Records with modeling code
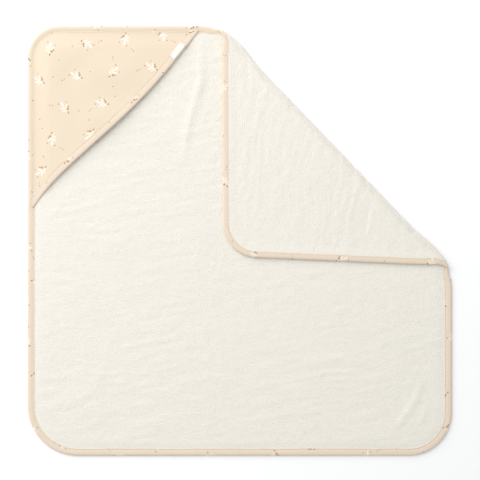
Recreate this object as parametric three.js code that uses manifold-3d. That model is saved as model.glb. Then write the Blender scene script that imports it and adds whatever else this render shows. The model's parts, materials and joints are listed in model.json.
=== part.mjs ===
// Hooded baby towel, lying flat with its free top corner folded over to show the terry back.
// Millimetres, +Z up. X runs across the towel, Y towards its hooded end, and the origin is on
// the surface it lies on, under the middle of the towel.

import * as THREE from 'three';
import { mergeVertices } from 'three/addons/utils/BufferGeometryUtils.js';
import Module from 'manifold-3d';

const wasm = await Module();
wasm.setup();

// ---- Towel ----
const TOWEL_WIDTH = 750;
const TOWEL_LENGTH = 760;
const TERRY_THICKNESS = 4.2;
const HOOD_CORNER_RADIUS = 57;
const FREE_CORNER_RADIUS = 60;
const LOWER_RIGHT_RADIUS = 76;
const LOWER_LEFT_RADIUS = 88;

// ---- Bias tape that binds the edges ----
const TAPE_THICKNESS = 0.6;
const BINDING_WIDTH = 12;
const CLEARANCE = 0.3;

// ---- Stitching ----
const THREAD_THICKNESS = 0.3;
const THREAD_WIDTH = 0.6;
const STITCH_INSET = 10.2;

// ---- Folded corner ----
const FOLD_BEYOND_HOOD = 41;
const FOLD_SKEW = 18;
const FOLD_GAP = 2.4;
// How far the folded corner has slid sideways, as a share of the distance from its fold.
const FOLD_SLIDE = 0.095;

// ---- Hood ----
const HOOD_TOP_REACH = 297;
const HOOD_SIDE_REACH = 317;
const HOOD_LINING_THICKNESS = 2.4;
const HOOD_PANEL_THICKNESS = 0.6;
const HOOD_PLAY = 1.5;
const HOOD_ARCH = 12;
const ARCH_POWER = 1.5;
const SEAM_ALLOWANCE_THICKNESS = 1.5;
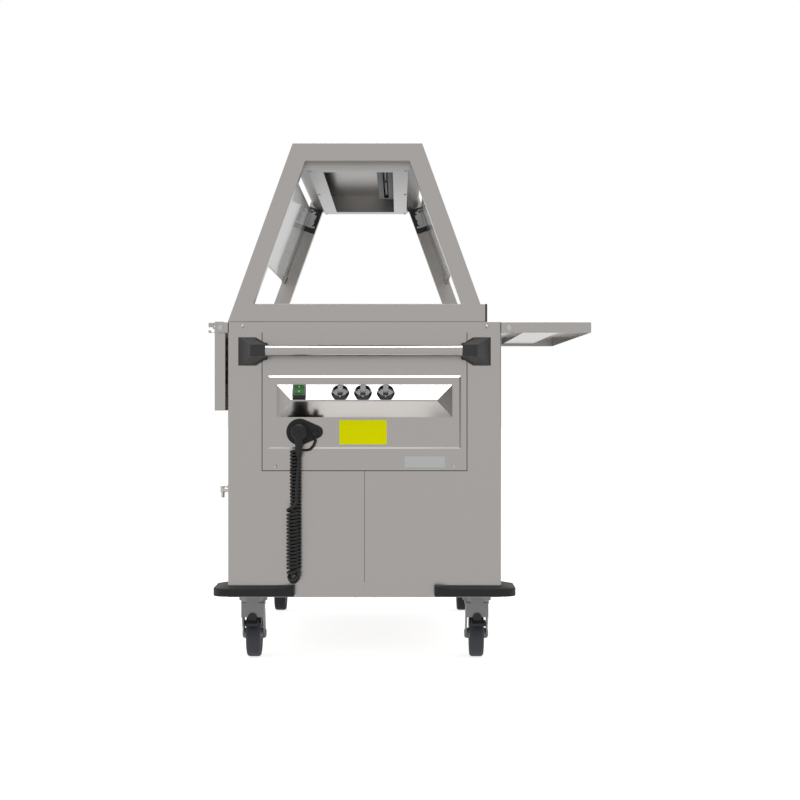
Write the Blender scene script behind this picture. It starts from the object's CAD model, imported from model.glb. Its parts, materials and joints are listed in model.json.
import json
import math

import bmesh
import bpy
from mathutils import Matrix, Vector

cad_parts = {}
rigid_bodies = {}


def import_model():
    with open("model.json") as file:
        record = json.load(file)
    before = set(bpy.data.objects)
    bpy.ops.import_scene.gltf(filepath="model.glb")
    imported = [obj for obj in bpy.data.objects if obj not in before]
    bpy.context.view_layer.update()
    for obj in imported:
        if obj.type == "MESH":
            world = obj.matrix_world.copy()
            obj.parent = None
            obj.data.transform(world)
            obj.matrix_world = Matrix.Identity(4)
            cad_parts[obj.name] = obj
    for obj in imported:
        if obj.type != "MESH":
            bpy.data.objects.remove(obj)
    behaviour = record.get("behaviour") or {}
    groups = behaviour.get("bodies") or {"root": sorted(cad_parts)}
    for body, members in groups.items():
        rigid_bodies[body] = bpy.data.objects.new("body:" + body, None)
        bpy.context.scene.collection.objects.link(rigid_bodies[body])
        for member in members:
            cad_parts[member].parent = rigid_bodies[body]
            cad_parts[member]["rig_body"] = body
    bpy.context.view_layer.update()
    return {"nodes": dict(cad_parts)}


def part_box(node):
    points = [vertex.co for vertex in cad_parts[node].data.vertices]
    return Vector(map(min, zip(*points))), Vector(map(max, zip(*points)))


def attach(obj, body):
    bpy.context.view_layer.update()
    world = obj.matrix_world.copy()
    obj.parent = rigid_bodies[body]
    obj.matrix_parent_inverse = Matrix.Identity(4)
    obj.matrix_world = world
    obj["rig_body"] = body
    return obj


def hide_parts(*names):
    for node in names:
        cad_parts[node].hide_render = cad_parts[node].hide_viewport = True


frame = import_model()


# Camera: level, square to the near end and a little to the right of the cabinet's centre, at
# the photograph's viewing angle. Its place, like every place below, is measured from the
# worktop's centre line, from the end with the push handle and from the floor.
worktop_low, worktop_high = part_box("worktop")
centre_x = (worktop_low.x + worktop_high.x) / 2
camera_distance = 4.706
camera_right = 0.0939
camera_height = 0.6915
camera_lens = 79.95
camera_sensor = 36
horizon_drop = 0.0009


def placed(x, y, z):
    return Vector((centre_x + x, worktop_low.y + y, z))


def linked(name, data):
    """A new object in the scene, at the origin and unturned."""
    thing = bpy.data.objects.new(name, data)
    bpy.context.scene.collection.objects.link(thing)
    return thing


camera_data = bpy.data.cameras.new("camera")
camera_data.lens = camera_lens
camera_data.sensor_width = camera_sensor
camera_data.shift_y = horizon_drop
camera = linked("camera", camera_data)
camera.location = placed(camera_right, -camera_distance, camera_height)
camera.rotation_euler = (math.pi / 2, 0, 0)
bpy.context.scene.camera = camera
bpy.context.scene.view_settings.view_transform = "Standard"


# Supply cord: curly mains lead in black rubber. It leaves the parking socket's lobe, hangs in
# curls down the cover, turns and comes up again, and ends in the moulded plug's neck.
# Its route repeats the source's, whose points are the same in millimetres.
class Field:
    """A number, colour or vector that changes over a surface: one socket of a node tree."""

    def __init__(self, nodes, socket):
        self.nodes = nodes
        self.socket = socket

    def __add__(self, other):
        return self.nodes.maths("ADD", self, other)

    def __sub__(self, other):
        return self.nodes.maths("SUBTRACT", self, other)

    def __rsub__(self, other):
        return self.nodes.maths("SUBTRACT", other, self)

    def __mul__(self, other):
        return self.nodes.maths("MULTIPLY", self, other)

    __radd__ = __add__
    __rmul__ = __mul__


class Nodes:
    """A node tree. node() adds any node and gives back one of its outputs."""

    def __init__(self, tree):
        self.tree = tree

    def node(self, kind, settings=None, inputs=None, output=0):
        made = self.tree.nodes.new(kind)
        for key, value in (settings or {}).items():
            setattr(made, key, value)
        for key, value in (inputs or {}).items():
            self.feed(made.inputs[key], value)
        return Field(self, made.outputs[output])

    def feed(self, socket, value):
        if isinstance(value, Field):
            self.tree.links.new(value.socket, socket)
        else:
            socket.default_value = value

    def maths(self, operation, first, second=0.0):
        return self.node("ShaderNodeMath", {"operation": operation}, {0: first, 1: second})

    def ray(self, kind):
        """1 for a ray of that kind, 0 for any other."""
        return self.node("ShaderNodeLightPath", output=f"Is {kind} Ray")

    def ranged(self, value, low, high, at_low, at_high):
        """A number that goes from at_low to at_high while value goes from low to high."""
        inputs = {"Value": value, "From Min": low, "From Max": high, "To Min": at_low, "To Max": at_high}
        return self.node("ShaderNodeMapRange", {}, inputs)


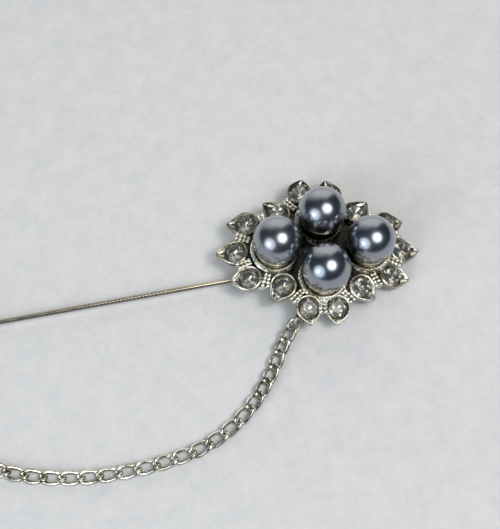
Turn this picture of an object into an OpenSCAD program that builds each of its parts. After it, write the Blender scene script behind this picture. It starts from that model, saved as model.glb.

- _The exercise_:
In the material above, find the lines that contain "manifold" and show them.

- _Solution_:
Recreate this object as parametric three.js code that uses manifold-3d. That model is saved as model.glb. Then write the Blender scene script that imports it and adds whatever else this render shows. The model's parts, materials and joints are listed in model.json.
import Module from 'manifold-3d';